I found it gratifying that Leonard Hyman and William Tilles, writing at OilPrice, had much the same reaction that I did to the power and related water problems that people in Texas struggled with last week:

We have just witnessed the damage caused by poorly designed energy grids—rolling blackouts, skyrocketing electricity prices, people sleeping in their cars and in one insulated room to keep warm. At the same time a weaponized right wing media swings into action blaming wind turbines and the green new deal for Texas’s energy woes. There is a pattern here. These are variants of stories told after California’s forest fires and resulting power outages. But we see no easy end of power outages that have plagued electricity supply in recent years while adverse weather events seem to get more frequent and impactful. (See Figure 1.)

But this is the bottom line. In a way an electric system is like maintaining a car.

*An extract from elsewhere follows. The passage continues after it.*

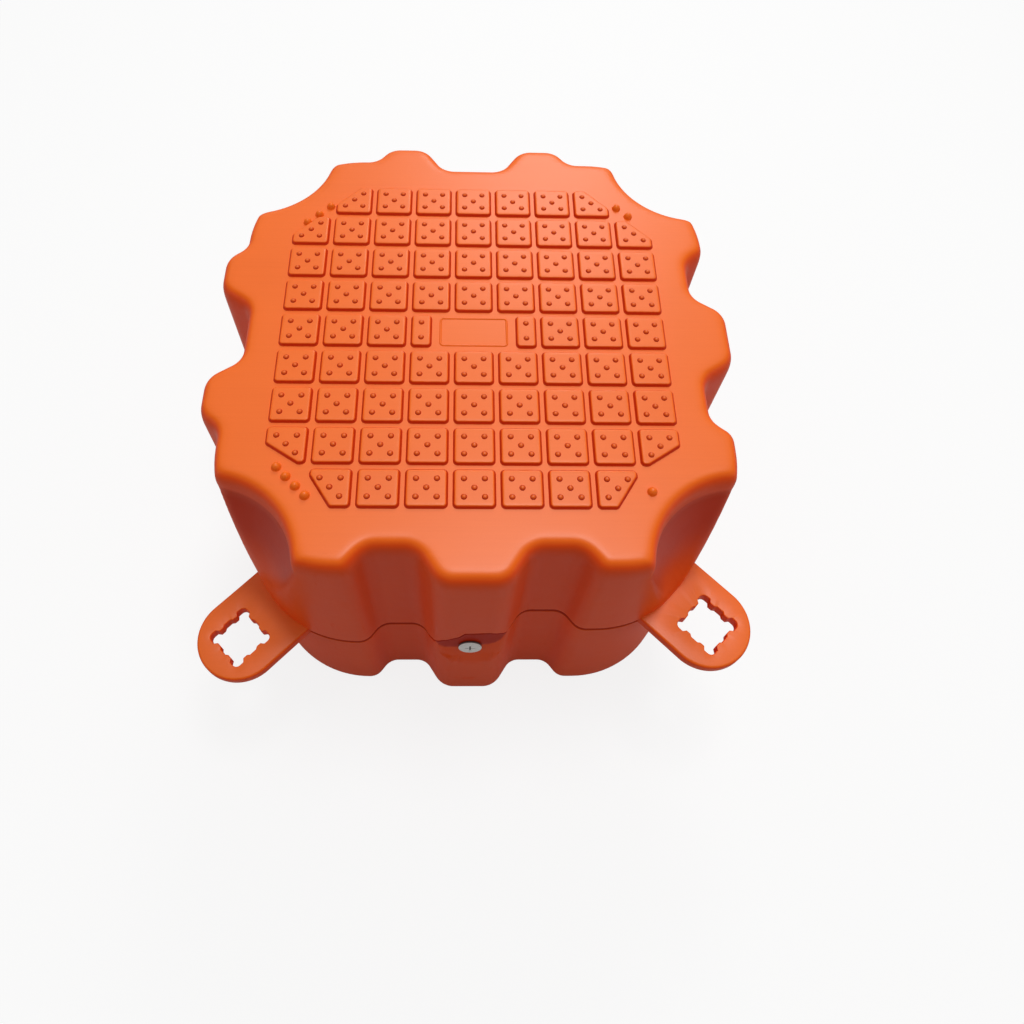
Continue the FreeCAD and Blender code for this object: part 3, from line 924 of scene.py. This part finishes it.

Spend adequately on repairs maintenance etc. and reliable performance is reasonably assured. Or one could skimp repeatedly on maintenance, save a lot of money over the years and take one’s chances on vehicle reliability. The electric system in Texas was built it appears around the latter proposition. Their reserve margins are the lowest in the country (about 8%). And this is the third time the electric system failed to perform adequately in winter (1989, 2011 and 2021). Our point here is that any system that consistently fails in this manner regardless of the governance regime is designed that way— despite claims and protests to the contrary. This is a big problem for any region because an increasingly digital economy requires highly reliable electricity service. And what is being provided at present in ERCOT is anything but.

They go on to suggest that the problems will only become worse as people buy more electric vehicles which depend on plentiful, reliable electricity.

I was astonished at the figure they cited for the reserve margin of Texas’s electrical energy system. 8%? Really? Keep in mind that the ERCOT system is almost entirely self-contained. That’s a lot more confidence than I would have. I guess that’s the confidence it takes to be a Texan.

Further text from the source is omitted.